En posant qu'il n'y a pas de propre derrière lequel il faut entendre la consonance du purus (pur) et du proprius (le personnel ou particulier mais aussi le convenable le nettoyé), mais de l'impropre qui n'est pas le sale ou la souillure exigeant le nettoyage à mort et l'expulsion mais la vérité même de la relation qui, comme « exappropriation » (Jacques Derrida), est une appropriation toujours déjà doublé d'une expropriation et, à ce tire, et n'appartient à personne.

 

 

En posant qu'il n'y a pas du même sacrificateur et de l'autre sacrifiable mais des usages communs à des « singularités quelconques » (Giorgio Agamben), des multiplicités subjectives et intersubjectives, éparses ou disparates, aléatoires et imposées, décomposées et recomposées.

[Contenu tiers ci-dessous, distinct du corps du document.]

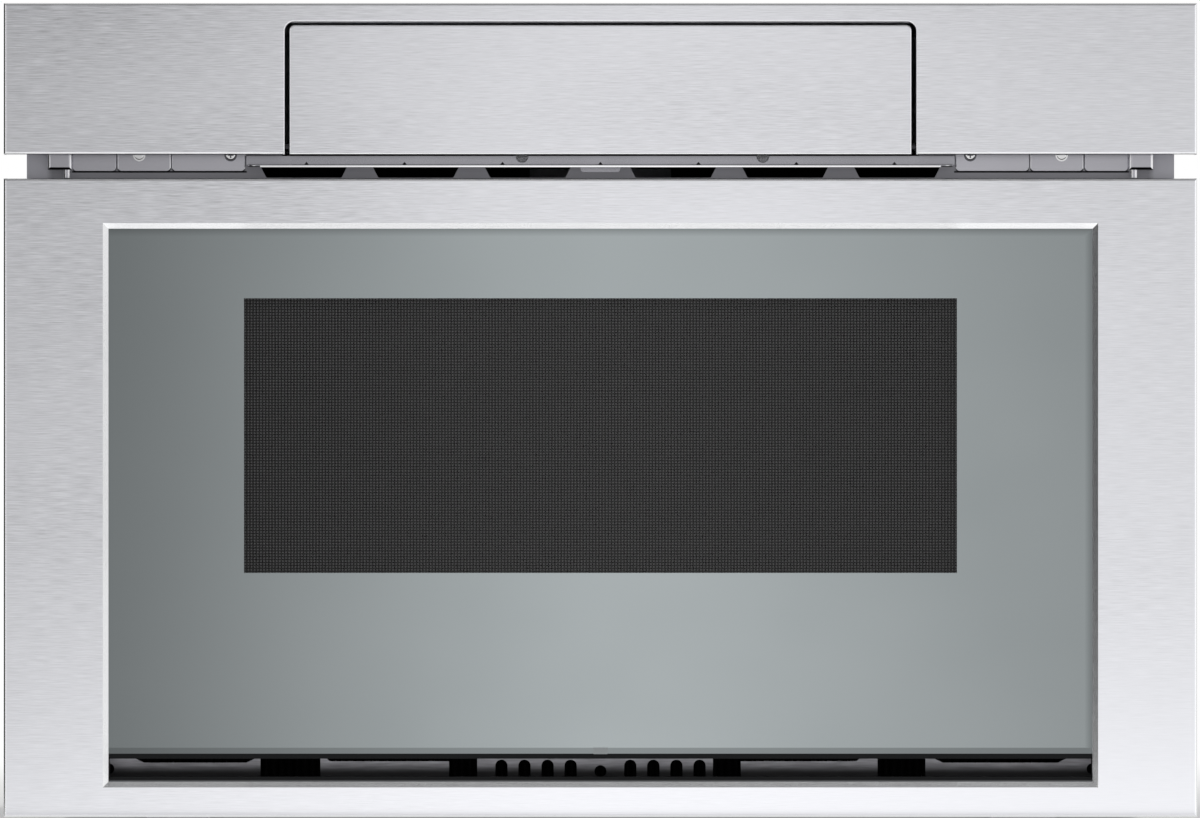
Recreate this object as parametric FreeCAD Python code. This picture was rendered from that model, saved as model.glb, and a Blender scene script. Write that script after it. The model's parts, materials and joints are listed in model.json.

Qu'il y a moins des processus d'altération que de différenciation, à la fois internes et externes, en chaque être comme entre les êtres.

 

 

Au lieu de tout sacraliser, il faudrait donc profaner le discours de l'autre et du même en restituant la vérité de la relation (relatio vient de refero signifiant relater un récit et rendre compte, rapporter et reporter) et du commun (qui vient de com-munis signifiant ce qui peut servir à tout le monde : le munus dit à la fois le don et le service public, le devoir et l'édifice, le spectacle aussi).

 

 

L'art profanateur du cinéma

 

 

Le cinéma, parce qu'il est un spectacle public proposant à la sensibilité de ses spectateurs considérées un par un une structure différentielle reposant sur un montage différenciant de prises de vue et de son différées et différenciées, rend pratiquement gorge au délire sacral de l'autre et du même (comme le disait hier André Bazin et comme le répète aujourd'hui Alain Badiou, l'art du cinéma est ontologiquement impur).

 

 

C'est pourquoi il est, au sens exact du terme, profanateur.

 

 

Comme le sut Pier Paolo Pasolini, le cinéma arrache à la séparation du sacré (le temple se dit en latin fanum, son interdiction ou inviolabilité sancio d'où fut tiré sacer qui hante tant la philosophie de Giorgio Agamben) afin de restituer devant (le préfixe latin pro), soit à l'extérieur, dehors et au devant de tout le monde – un monde peuplé dans les films de ce dernier de quelques corps socialement profanés et qui sont exposés afin que soient renversées les marques documentaires de la profanation en stigmates iconiques de l'improfanable même (après Robert Antelme, Maurice Blanchot aurait dit : indestructible).

 

 

Il se trouve que la multiplicité cinématographique des images visuelles et sonores fourbissent avec de l'impensable de la pensée et du sens en puissance et qui reste encore à penser on parlerait alors d'images in-différentes, expressives d'une indifférence à l'essentialisation des différences en vertu de leur égalité concrète. Des images à l'adresse aléatoire et égalitaire de tout le monde qui n'est monde que parce qu'il n'est qu'un ensemble vivant, hétérogène et commun des inappropriables relations entre tout et chacun (cata unum, soit étymologiquement un par un).

 

 

Préférons donc à l'autre substantiellement identifié et réifié, assigné à résidence de la différence substantialisée, les intervalles liant et déliant de l'entre et de l'avec – de la subjectivité et de l'intersubjectivité.